By Cindy Wooden
Catholic News Service
VATICAN CITY – During summer vacation season, when there is no congregation of Vatican workers and no homily, Pope Francis continues to celebrate daily Mass in his residence and, since mid-July, has been using hosts made by women incarcerated in an Argentine prison.
The hosts were delivered to the pope July 16 by Bishop Oscar Ojea of San Isidro, who regularly visits the San Martin Penitentiary outside Buenos Aires.
The prisoner in charge of making the hosts, Gabriela Caballero, 38, has served three years of a seven-year sentence, according to Il Sismografo, a blog close to the Vatican.
In an interview with the Argentine news agency NOVA, Caballero said: “I know Bishop Ojea because he often comes to visit us. When I heard that he was going to visit the pope, I had no doubt it was the time to donate to the pope some of our handmade hosts and photographs of our workshop.”
The pope began using the hosts at his morning Mass July 18, and he wrote a personal thank-you letter to Caballero July 19, telling her that celebrating Mass with the hosts was “moving,” and also thanking her for her prayers.
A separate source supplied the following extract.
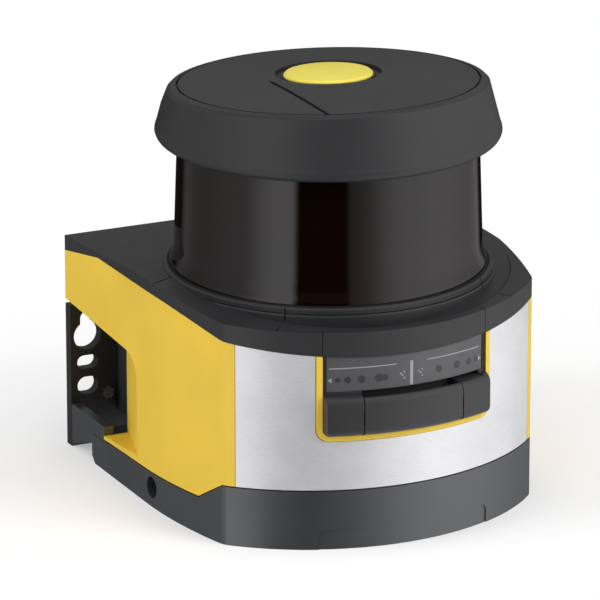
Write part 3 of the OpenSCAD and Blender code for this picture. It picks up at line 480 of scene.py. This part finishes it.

“I never imagined he would write to me,” Caballero told NOVA, although some of her fellow prisoners tried to convince her that he would because “he wants to be close to people and we are people.”
Reading the pope’s handwritten “‘Dear Gabriela’ was a shock for me when I’m deprived of my freedom and in a place where there are long, dark hours,” she said. “I’m happy to know that one can reach the Vatican even from prison.”
Father Jorge Garcia Cuerva, chaplain to Caballero and the other inmates of Unit 47 at St. Martin, said the host-making operation began in a prison bathroom with old implements loaned to the women by a group of nuns.
“The hosts from this workshop that started in a prison bathroom are at the center of the church because they become the Eucharist,” he said.